L'une de vos chansons s'intitule J'en rêve. Qu'est-ce qui fait rêver Astonvilla ?
Jusqu'à présent on a toujours rêvé de jouer dans un groupe de rock, et le rêve commence à se réaliser. Moi, je suis en train de m'activer pour qu'ait lieu le concert du 12 février, donc je cauchemarde plus que je ne rêve mais je souhaite que ça se passe aussi bien que l'année dernière. D'une manière générale, une dynamique s'est amorcée depuis la sortie de l'album acoustique. On est en train de construire et on espère bien ne plus s'arrêter, pouvoir continuer à travailler dans les meilleures conditions et faire de bons disques. On n'a jamais souhaité autre chose, pouvoir continuer le plus longtemps possible à faire ce métier.

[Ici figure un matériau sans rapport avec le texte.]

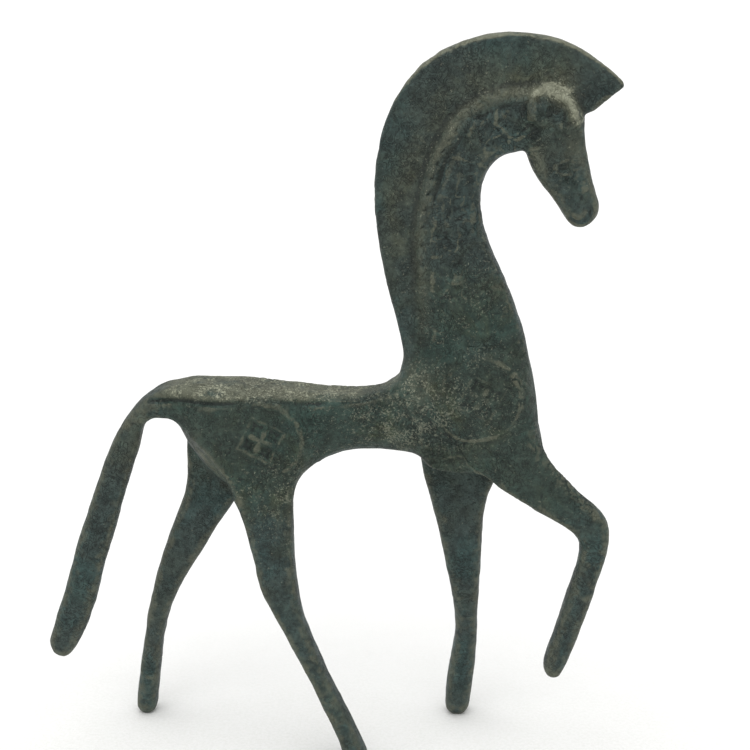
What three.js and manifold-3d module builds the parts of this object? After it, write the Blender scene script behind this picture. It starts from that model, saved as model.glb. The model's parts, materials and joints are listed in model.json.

Vous sentez-vous des affinités musicales avec certains artistes français ?
Ces derniers temps, on a pas mal fréquenté Axel Bauer, on va d'ailleurs faire des trucs avec lui dans le cadre de la soirée Survival. J'ai acheté le dernier Noir Désir parce que j'aime bien Cantat. C'est vraiment un super artiste, même si ne je suis pas fan de Noir Désir. J'ai acheté l'album de Tété, que j'aime bien, qui devait initialement venir à la soirée, mais qui s'est désisté. J'aime bien le Saïan, c'est l'un des rares groupes de rap que j'apprécie d'ailleurs, parce qu'ils vont au-delà des clichés habituels et leur attitude générale est beaucoup moins sectaire que celle de la plupart des groupes de rap. Et puis, sur scène, ils sont assez irrésistibles. Sinon j'avoue que je n'écoute pas beaucoup de groupes français. Adolescent, j'adorais Téléphone. Aujourd'hui, j'écoute Brassens, Brel, Trenet, beaucoup de jazz, Coltrane, de la musique afro-cubaine, toutes sortes de choses en fait. Pas trop d'électro par contre. Les autres aiment beaucoup, Fred et Djib surtout et, dans le deuxième album, il y a pas mal de machines, donc j'étais quand même bien obligé de m'y intéresser, mais ce n'est pas ce qui m'attire le plus.
Quand pourra-t-on écouter votre prochain album ?
On va l'enregistrer au printemps. Je pense qu'il sortira à la rentrée.